Dans un arrêt du 7 janvier 2021 (C.20.0258.F), la Cour de cassation s'est prononcée sur la possibilité d'une résolution (pour faute) d'un contrat concession de vente à durée indéterminée (Livre X CDE) pour les mêmes motifs que ceux invoqués précédemment pour résilier ce même contrat avec préavis.
Le 4 juillet 2006, les parties ont signé un « contrat de concessionnaire agréé KIA » remplacé en 2014 par une « nouvelle convention de distributeur agréé ».
Le 26 mai 2015, le concédant avait communiqué au concessionnaire les résultats d'un audit réalisés au sein de ses installations quelques mois plutôt révélant des irrégularités commises par le concédant (notamment quant aux primes et remises octroyées aux clients perçu indument). A défaut de justifications fournies par le distributeur, le concédant lui avait notifié, par courrier du 26 août 2015, sa volonté de mettre un terme au contrat, avec effet au 31 août 2017. Par citation du 14 septembre 2016, le distributeur avait assigné le concédant devant le tribunal de l'entreprise de Liège en vue d'obtenir, entre autres, sa condamnation au paiement d'une indemnité compensatoire de préavis et d'une indemnité complémentaire de rupture.
Dans l'intervalle, un nouvel audit avait été réalisé à l’initiative du concédant révélant de nouvelles irrégularités. Eu égard à ces irrégularités, le concédant avait formulé une demande reconventionnelle en résolution judiciaire. Le premier juge avait déclaré non fondées tant la demande du distributeur que celle du concédant.
La cour d'appel de Liège avait confirmé la décision du premier juge en considérant que le concédant ne pouvait justifier la résolution judiciaire de la convention aux torts du concessionnaire par les mêmes motifs que ceux qu’il invoquait déjà en 2015 pour résilier la convention moyennant un préavis de deux ans, et, après avoir procédé à une comparaison des manquements concernés, déclaré non fondée l’action en résolution judiciaire pour le motif que les motifs invoqués en 2015 étaient identiques à ceux justifiant la résolution du contrat pour faute.

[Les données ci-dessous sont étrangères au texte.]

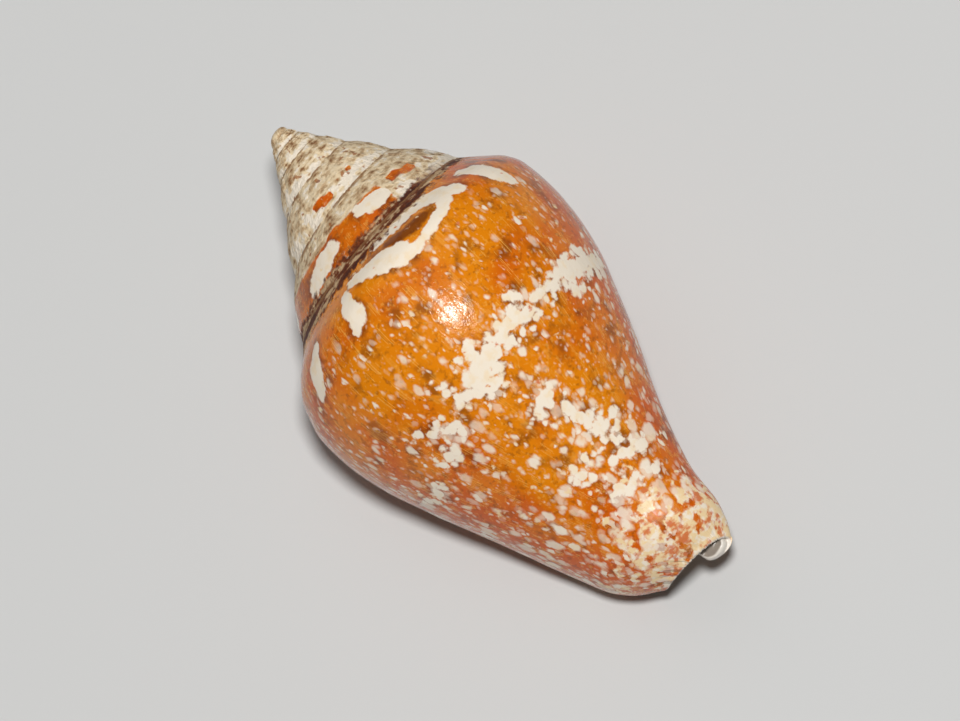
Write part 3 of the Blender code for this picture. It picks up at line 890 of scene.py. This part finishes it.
def relief_group():
    """Raises growth lines, worn pits, teeth, folds and a chipped edge on the shell's plain sheet."""
    nodes = Nodes(bpy.data.node_groups.new("Shell relief", "GeometryNodeTree"))
    given = nodes.inputs({
        "Geometry": "NodeSocketGeometry", "Growth depth": 0.0, "Growth lines": 100.0, "Worn depth": 0.0,
        "Chip depth": 0.0, "Tooth height": 0.0, "Teeth": 12, "Fold height": 0.0, "Folds": 7, "Ground": 0.0,
        "Seed": 0, "Material": "NodeSocketMaterial",
    })

    def fact(name):
        node = nodes.add("GeometryNodeInputNamedAttribute", {"Name": name}, data_type="FLOAT")
        return node.outputs["Attribute"]

    def scaled(vector, amount):
        return nodes.add("ShaderNodeVectorMath", {0: vector, "Scale": amount}, operation="SCALE").outputs[0]

    def noise_along(place, detail):
        inputs = {"W": nodes.plus(place, shift), "Detail": detail}
        return nodes.add("ShaderNodeTexNoise", inputs, noise_dimensions="1D").outputs["Fac"]

    turn, share, lining, worn = (fact(name) for name in ("turn", "share", "lining", "worn"))
    seam_fade = nodes.rise(share, *SEAM_FADE_SHARES)
    shift = nodes.times(given["Seed"], SEED_STEP)
    slanted = nodes.plus(nodes.times(turn, given["Growth lines"]), nodes.times(share, GROWTH_SLANT))
    growth = nodes.times(
        nodes.less(noise_along(slanted, GROWTH_DETAIL), NOISE_MIDDLE), GROWTH_GAIN, given["Growth depth"],
        nodes.less(1.0, lining), seam_fade, nodes.rise(share, *GROWTH_FADE_SHARES),
    )
    position = nodes.add("GeometryNodeInputPosition").outputs[0]
    crumbs = nodes.add(
        "ShaderNodeTexNoise",
        {"Vector": position, "W": shift, "Scale": CRUMBS_PER_METRE, "Detail": CRUMB_DETAIL},
        noise_dimensions="4D",
    )
    crumb_height = nodes.less(crumbs.outputs["Fac"], CRUMB_MIDDLE)
    heights = [growth, nodes.times(crumb_height, CRUMB_GAIN, given["Worn depth"], worn, seam_fade)]
    for ridges in RIDGE_ROWS:
        inputs = {
            "Turn": turn, "Share": share, "Middle turn": ridges.middle_turn, "Reach": ridges.reach,
            "First share": ridges.first_share, "Last share": ridges.last_share,
            "Count": given[ridges.count], "Height": given[ridges.height],
        }
        row = nodes.add("GeometryNodeGroup", inputs, node_tree=bpy.data.node_groups["Ridge row"])
        where = nodes.rise(lining, *LINED_LEVELS) if ridges.only_lined else 1.0
        heights.append(nodes.times(row.outputs["Height"], where))
    normal = nodes.add("GeometryNodeInputNormal").outputs["Normal"]
    raised = scaled(normal, nodes.plus(*heights))

    chips = nodes.rise(noise_along(nodes.times(turn, CHIPS_PER_TURN), CHIP_DETAIL), *CHIP_LEVELS)
    before_opening_ends = nodes.rise(turn, -OPENING_TURNS, -OPENING_TURNS + CHIP_FADE_TURNS)
    at_edge = nodes.times(nodes.rise(share, *CHIP_SHARES), before_opening_ends)
    back = Matrix.Rotation(math.radians(TIP_DEG), 3, "Y") @ Vector((-1.0, 0.0, 0.0))
    chipped = scaled(back, nodes.times(chips, at_edge, given["Chip depth"]))
    offset = nodes.add("ShaderNodeVectorMath", {0: raised, 1: chipped}, operation="ADD").outputs[0]

    # What lay below the ground is cut flat, which leaves the worn flats that the shell rests on.
    place = nodes.add("ShaderNodeSeparateXYZ", {0: position}).outputs
    above = nodes.most(place["Z"], given["Ground"])
    rested = nodes.add("ShaderNodeCombineXYZ", {"X": place["X"], "Y": place["Y"], "Z": above}).outputs[0]
    geometry = given["Geometry"]
    for kind, inputs in (
        ("GeometryNodeSetPosition", {"Offset": offset}),
        ("GeometryNodeSetPosition", {"Position": rested}),
        ("GeometryNodeRealizeInstances", {}),
        ("GeometryNodeSetMaterial", {"Material": given["Material"]}),
    ):
        geometry = nodes.add(kind, {"Geometry": geometry, **inputs}).outputs[0]
    nodes.output("Geometry", "NodeSocketGeometry", geometry)
    return nodes.tree


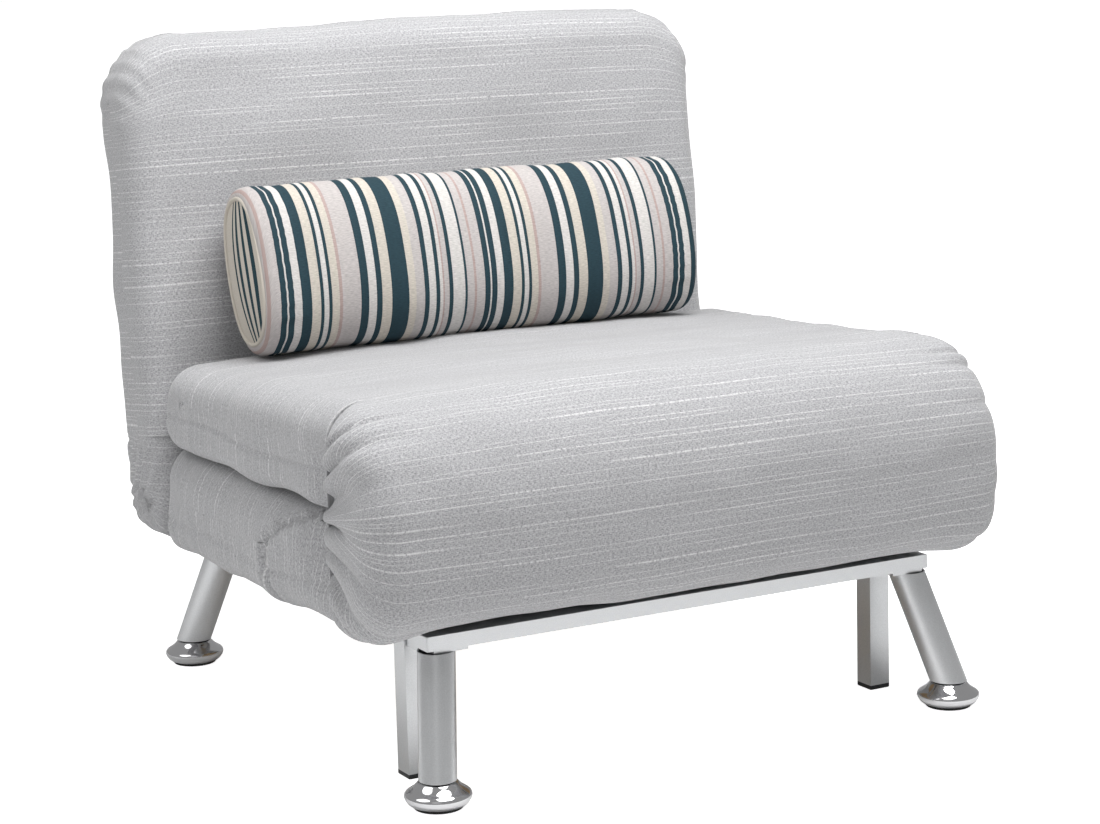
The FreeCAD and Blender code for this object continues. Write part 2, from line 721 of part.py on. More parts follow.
def hinge_arms():
    """Moving arm: bolted flat against the backrest's tube and turning on the pivot pin."""
    x = arm_x
    far = Vector(x + plate_thickness, 0, 0)
    boss = rod(arm_width / 2 + arm_boss_extra, Vector(x, 0, 0), far)
    strap = box(x, x + plate_thickness, -arm_width / 2, arm_width / 2, 0, arm_top)
    strap = strap.makeFillet(arm_end_radius, [e for e in strap.Edges if e.BoundBox.ZMin > arm_top / 2
                                              and e.BoundBox.YLength < plate_thickness])
    ear_n = pawl_pivot_n - pawl_ear_reach
    ear = flat_plate(x, [(0, pawl_pivot_s - pawl_ear_low), (ear_n, pawl_pivot_s - pawl_ear_reach),
                         (ear_n, pawl_pivot_s + pawl_ear_reach), (0, pawl_pivot_s + pawl_ear_high)],
                     plate_thickness)
    run = Vector(plate_thickness + overshoot, 0, 0)
    pivot = Vector(x - overshoot, 0, 0)
    pawl_axis = Vector(x - overshoot, pawl_pivot_n, pawl_pivot_s)
    holes = [rod(pivot_radius + pivot_clearance, pivot, pivot + run * 2),
             rod(pawl_pin_radius, pawl_axis, pawl_axis + run * 2)]
    arm = leaned(boss.fuse([strap, ear]).removeSplitter().cut(holes))
    export("hinge_arms", [mirrored(arm), arm])


def pivot_pins():
    """Shouldered bolt through each plate and arm."""
    start = fixed_plate_x
    end = arm_x + plate_thickness + plate_gap
    head = hexagon(start - pivot_head_thickness, 0, 0, pivot_head_across, pivot_head_thickness)
    shank = rod(pivot_radius, Vector(start - overshoot, 0, 0), Vector(end + overshoot, 0, 0))
    nut = hexagon(end, 0, 0, pivot_head_across, pivot_head_thickness)
    pin = head.fuse([shank, nut]).removeSplitter()
    pin.translate(hinge)
    export("pivot_pins", [mirrored(pin), pin])


def pawls():
    """Ratchet pawl, drawn engaged and then lifted clear of the notches."""
    x = fixed_plate_x
    n, s = pawl_pivot_n, pawl_pivot_s
    boss = rod(pawl_boss_radius, Vector(x, n, s), Vector(x + plate_thickness, n, s))
    root_s = tooth_tip + tooth_height
    lever = flat_plate(x, [(n, s + pawl_boss_radius), (tooth_root_half, tooth_tip + pawl_back_height),
                           (tooth_root_half, root_s), (tooth_half, tooth_tip), (-tooth_half, tooth_tip),
                           (-tooth_root_half, root_s), (n, s - pawl_boss_radius)], plate_thickness)
    hole = rod(pawl_pin_radius + pivot_clearance, Vector(x - overshoot, n, s), Vector(arm_x, n, s))
    pawl = boss.fuse(lever).removeSplitter().cut(hole)
    pawl.rotate(Vector(0, n, s), Vector(1, 0, 0), pawl_lift)
    both_sides("pawl", leaned(pawl))

    head_end = x - pawl_head_gap
    head = hexagon(head_end - pawl_head_thickness, n, s, pawl_head_across, pawl_head_thickness)
    shank = rod(pawl_pin_radius, Vector(head_end - overshoot, n, s), Vector(arm_x + plate_thickness, n, s))
    pin = leaned(head.fuse(shank).removeSplitter())
    export("pawl_pins", [mirrored(pin), pin])


# Frame inside the backrest

def back_frame():
    """Welded square tube in the shape of an upturned U, with one cross bar."""
    half = back_tube_size / 2
    top = back_frame_top + half

    def arch(wall):
        """The upturned U, or its bore where a wall is given."""
        side = half - wall
        outside = back_tube_high_x - wall
        inside = back_tube_low_x + wall
        low = back_tube_start - (overshoot if wall else 0)
        whole = box(-outside, outside, -side, side, low, top - wall)
        return whole.cut(box(-inside, inside, -half, half, low - overshoot, top - back_tube_size + wall))

    cross = back_cross_size / 2
    bar = box_tube((-back_tube_low_x, -cross, back_cross_height - cross),
                   (back_tube_low_x, cross, back_cross_height + cross), back_tube_wall, 0)
    export("back_frame", leaned(arch(0).cut(arch(back_tube_wall)).fuse(bar)))


def back_webbing():
    """Elastic straps across the front of the frame, looped round its uprights."""
    inner = back_tube_size / 2 + webbing_gap
    outer = inner + webbing_thickness
    straps = []
    for index in range(webbing_count):
        low = back_cross_height + back_cross_size / 2 + webbing_start_gap + index * webbing_pitch
        high = low + webbing_width
        loop_low = (back_tube_low_x - webbing_gap - webbing_thickness, -outer, low)
        loop_high = (back_tube_high_x + webbing_gap + webbing_thickness, outer, high)
        loop = box_tube(loop_low, loop_high, webbing_thickness, 2)
        run = box(-back_tube_low_x, back_tube_low_x, -outer, -inner, low, high)
        straps.append(leaned(run.fuse([loop, mirrored(loop)]).removeSplitter()))
    export("back_webbing", straps)


# Bolster pillow

def oval_points(inset):
    """The pillow's slice as points (y, z) about its own axis, drawn in by inset at front and rear."""
    share = 1 - 2 * inset / pillow_depth
    half_depth = share * pillow_depth / 2
    half_height = share * pillow_height / 2

    points = []
    for step in range(pillow_points):
        angle = radians(360 * step / pillow_points)
        points.append((half_depth * drawn_out(cos(angle), pillow_fullness),
                       half_height * drawn_out(sin(angle), pillow_fullness)))
    return points


def pillow_form(skin):
    """Oval bolster with softly rounded ends that bulge a little."""
    half = pillow_length / 2 - skin
    rim = half - pillow_end_bulge
    radius = pillow_end_radius
    right = [(half, pillow_end_panel + radius)]
    for angle in (90, 60, 30, 0):
        turn = radians(angle)
        right.append((rim - radius * (1 - sin(turn)), radius * (1 - cos(turn))))
    stations = [(-x, inset) for x, inset in right] + [(0.0, -pillow_middle_swell)] + right[::-1]
    sections = []
    for x, inset in stations:
        sections.append(section(x, oval_points(skin + inset)))
    return padded_solid(sections)


def placed_pillow(shape):
    """Tilt the bolster back and set it down on the crown of the seat."""
    tilt = radians(pillow_tilt)
    lowest = min(z * cos(tilt) - y * sin(tilt) for y, z in oval_points(-pillow_middle_swell))
    placed = shape.copy()
    placed.rotate(Vector(0, 0, 0), Vector(1, 0, 0), -pillow_tilt)
    middle_y = rail_front_y + pillow_back
    slope = flap_rear_drop / (flap_end_y - flap_end_radius - fold_y)
    under = flap_top_z + seat_crown - slope * (middle_y - pillow_front_reach - fold_y)
    placed.translate(Vector(pillow_x, middle_y, under + pillow_rest_gap - lowest))
    return placed


def pillow():
    outer = pillow_form(0.0)
    hollow = pillow_form(pillow_cover_thickness)
    filling = pillow_form(pillow_cover_thickness + foam_gap)
    cover = placed_pillow(outer.cut(hollow))
    export("pillow_cover", cover)
    export("pillow_filling", placed_pillow(filling))
    return cover.BoundBox.ZMin


os.makedirs("parts", exist_ok=True)
lower_layer()
upper_layer()
front_fold()
backrest_pads()
rear_fold()
fixed_frame()
middle_legs()
leg_set("front", rail_front_y + rail_depth / 2, rail_bottom_z, -1)
leg_set("rear", rear_rail_front_y + rail_depth / 2, cross_rail_bottom_z, 1)
fixed_slats()
sliding_slats()
front_rail()
runners()
ratchet_plates()
hinge_arms()
pivot_pins()
pawls()
back_frame()
back_webbing()
pillow_low_z = pillow()
print("reclining hinge line: y", round(hinge_y, 3), "z", round(hinge_z, 3))
print("flap's fold line: y", fold_axis.y, "z", round(fold_axis.z, 3))
print("pillow from", round(pillow_low_z, 3))
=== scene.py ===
import json
import math

import bmesh
import bpy
import numpy as np
from mathutils import Matrix, Vector


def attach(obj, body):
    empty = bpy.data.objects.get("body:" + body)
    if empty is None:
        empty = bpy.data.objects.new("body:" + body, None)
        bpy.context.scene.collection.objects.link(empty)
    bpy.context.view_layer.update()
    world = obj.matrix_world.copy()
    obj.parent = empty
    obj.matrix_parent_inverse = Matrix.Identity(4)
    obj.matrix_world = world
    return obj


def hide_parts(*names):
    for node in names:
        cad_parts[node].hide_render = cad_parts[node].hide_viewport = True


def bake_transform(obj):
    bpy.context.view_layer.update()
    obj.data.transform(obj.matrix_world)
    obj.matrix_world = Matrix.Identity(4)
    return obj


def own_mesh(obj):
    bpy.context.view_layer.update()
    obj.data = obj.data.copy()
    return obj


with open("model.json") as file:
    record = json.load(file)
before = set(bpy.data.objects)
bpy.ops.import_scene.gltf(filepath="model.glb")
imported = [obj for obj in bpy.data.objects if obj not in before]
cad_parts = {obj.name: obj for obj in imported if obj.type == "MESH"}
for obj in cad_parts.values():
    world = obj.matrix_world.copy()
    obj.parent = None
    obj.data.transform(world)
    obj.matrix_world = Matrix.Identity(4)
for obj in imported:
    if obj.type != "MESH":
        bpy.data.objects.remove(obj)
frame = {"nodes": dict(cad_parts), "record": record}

bl_info = {
    "name": "Chair Bed",
    "version": (1, 0, 0),
    "blender": (4, 5, 0),
    "location": "View3D > Sidebar > Chair Bed",
    "description": "Dresses a folding chair bed with its mattress, backrest, bolster and metalwork",
    "category": "Object",
}

# Places shared with the solids, in metres
CUT_Y = -0.244  # where the layers meet the front fold
CREASE_Z = 0.2777  # between the two layers
LOW_BOTTOM, LOW_TOP = 0.165, 0.2774
FLAP_BOTTOM, FLAP_TOP = 0.278, 0.3904
LOW_END, FLAP_END = 0.216, 0.206
FLAP_REAR_DROP = 0.018  # the seat's fall towards the backrest
FOLD_RADIUS = 0.1127
HINGE = (0.268603, 0.2215)  # (y, z) of the backrest's pivots
LEAN = math.radians(6)

# Spacing of the points along an outline, and the counts of points in a rounding and across a cushion
FINE_STEP, STEP, COARSE_STEP = 0.006, 0.007, 0.008
ARC_POINTS, ROUND_STEPS, FLAT_STEPS = 12, 12, 70

# Where each piece's cloth coordinates start
WEAVE_START = {"lower": 0.0, "upper": 0.354, "backrest": 1.0, "rear_fold": 2.0}

SIDES = ((-1, "left"), (1, "right"))


# Shapes

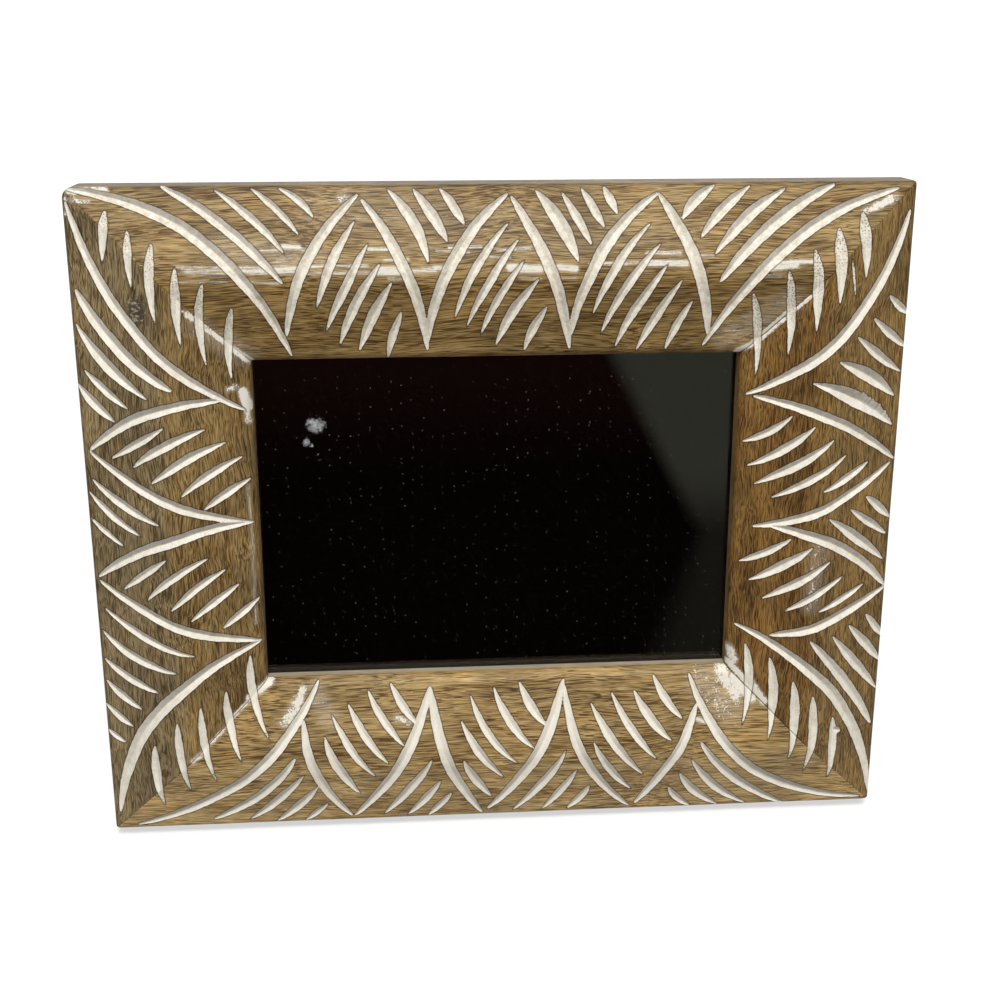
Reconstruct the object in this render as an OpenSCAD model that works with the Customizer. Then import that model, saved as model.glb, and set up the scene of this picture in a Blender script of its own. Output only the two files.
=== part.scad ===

Elle soulignait notamment le fait que (i) en 2015 le concédant n'avait pas que des « soupçons » quant à l'existence d'irrégularités mais en était convaincu compte tenu de « l'absence de justification des irrégularités » et le contrat prévoyait la possibilité de résoudre avec effet immédiat si le distributeur donne délibérément des fausses informations, (ii) le concédant considérait déjà en 2015 que les manquements étaient suffisamment graves pour justifier la résolution avec effet immédiat car la notification de résiliation mentionnait: « Nous aurions pu prononcer la résiliation immédiate, mais nous avons le souci de mitiger notre dommage. » et (iii) ce n'est que « subsidiairement » que le concédant invoquait comme fondement à la résiliation l'article du contrat selon lequel les parties peuvent résilier en donnant un préavis d'au moins 24 mois. La partie qui met fin au contrat est toujours en droit de postuler la résolution judiciaire en cas de manquement suffisamment grave, même durant l'exécution d'un préavis, mais selon la cour d'appel elle doit « rester cohérente » et ne peut justifier la résolution du contrat par les mêmes motifs que ceux qu'elle invoquait déjà précédemment pour une résiliation avec préavis.
Dans son arrêt du 7 janvier 2021, la Cour de cassation annule l'arrêt de la cour d'appel.
La Cour de cassation rappelle que le juge qui doit se prononcer sur la demande de résolution en application de l'article 1184 du Code civil est tenu d'examiner l'étendue et la portée des engagements pris par les parties et, à la lumière des circonstances de fait, d'apprécier si le manquement invoqué est suffisamment grave pour prononcer la résolution.
La partie qui a résilié un contrat de concession de vente avec préavis en application de l'article X.36 du Code de droit économique ne doit justifier d'aucun motif. Il s'ensuit que l'exercice par une partie de ce droit de résiliation ne fait pas obstacle à ce qu'elle demande ensuite sa résolution pour inexécution fautive par le débiteur de ses obligations, alors même que, à l'appui de sa résiliation unilatérale, elle a invoqué cette même inexécution fautive.
L'arrêt, qui rejette la demande de résolution parce que celle-ci ne pourrait se justifier par les mêmes motifs que ceux éventuellement invoqués lors de la résiliation avec préavis en application de l'article X.36 du Code de droit économique viole l'article 1184, alinéa 1er, de l'ancien Code civil : il ajoute à l’article 1184 une condition que le prescrit légal ne prévoit pas et néglige d’examiner si les manquements dénoncés par le concédant sont suffisamment graves pour justifier la résolution de la convention aux torts de la défenderesse.